So when I happened on Psalm 131 the other day, it hit me in a new way.
1 My heart is not proud, Lord,
my eyes are not haughty;
I do not concern myself with great matters
or things too wonderful for me.
2 But I have calmed and quieted myself,
I am like a weaned child with its mother;
like a weaned child I am content.
3 Israel, put your hope in the Lord
both now and forevermore.
This psalm ministered to my soul because it reminded me that, at the end of wrestling with “great matters” and “things too wonderful for me,” I can rest. The mental and spiritual exhaustion of tackling hard questions of biblical interpretation, the philosophical implications of our secular age, and the church’s call to embrace, display, and proclaim God’s kingdom are all important—and overwhelming.

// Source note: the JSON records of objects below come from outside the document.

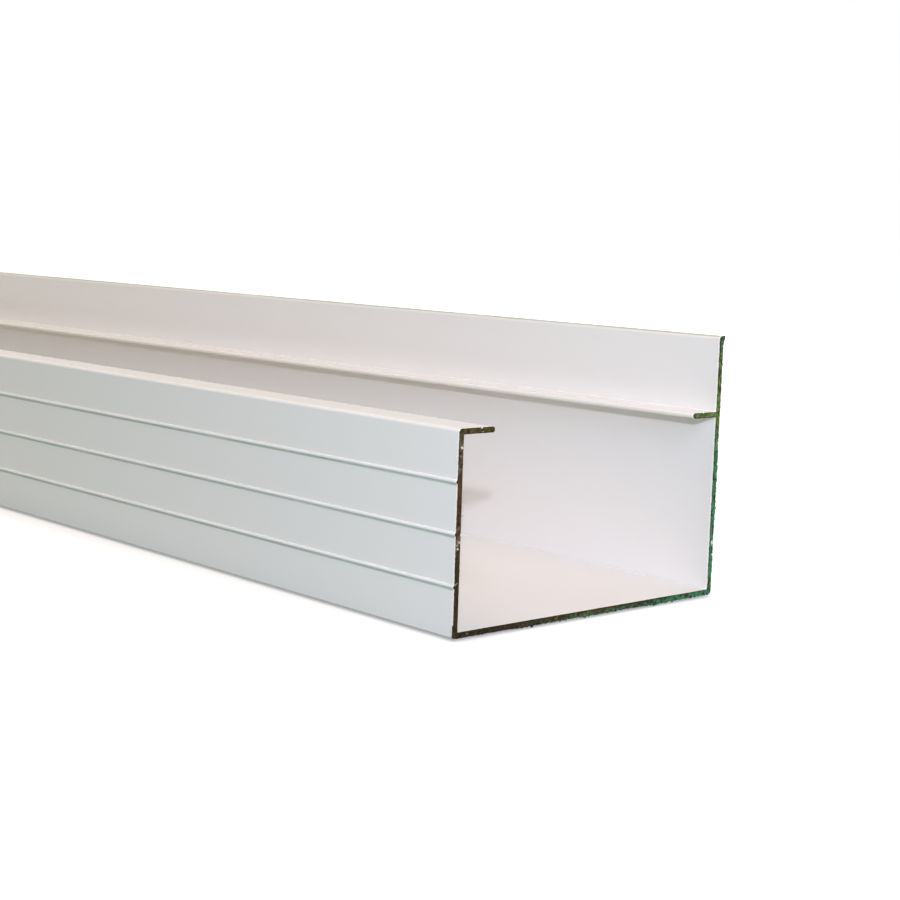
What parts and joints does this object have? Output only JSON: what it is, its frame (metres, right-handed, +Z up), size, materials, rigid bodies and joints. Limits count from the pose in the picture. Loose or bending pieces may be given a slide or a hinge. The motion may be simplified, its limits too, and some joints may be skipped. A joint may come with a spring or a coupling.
{
  "type": "box gutter section",
  "caption": "Straight length of extruded aluminium box gutter: a U-shaped rainwater trough with a flanged, beaded front wall and a taller back wall carrying an inner ledge.",
  "frame": {"origin": "underside of the base, midway along the length and midway between the front and back faces", "axes": "+X along the length, +Y from the beaded front face to the back face, +Z up"},
  "size_m": [2, 0.1517, 0.112],
  "materials": {
    "white_powder_coat": "white semi-gloss polyester powder coat over extruded aluminium",
    "sawn_aluminium": "bare sawn aluminium at the two cut ends, tarnished dark brown to green, with a ragged burr"
  },
  "bodies": {
    "root": {"gutter_profile": "white_powder_coat"}
  },
  "joints": []
}
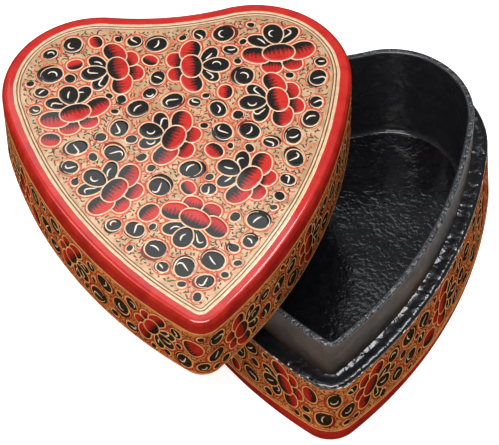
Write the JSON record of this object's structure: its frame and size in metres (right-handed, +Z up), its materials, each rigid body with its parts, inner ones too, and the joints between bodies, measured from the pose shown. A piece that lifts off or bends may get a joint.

At the end of the semester, Christian college students and professors alike can rest in the presence of God, as a child rests in their mother’s arms. We don’t need to fix the church, fix the world, solve all the problems, answer all the questions. We can rest because we have hope, a hope that is not rooted in our ability or strength but in the Lord.
I sometimes tell my philosophy students that the end goal of philosophy is worship. Perhaps it’s also true that the end goal of all our learning is sleep, resting peacefully and hopefully in the One who mothers and comforts us with the promise of his unfailing presence and love.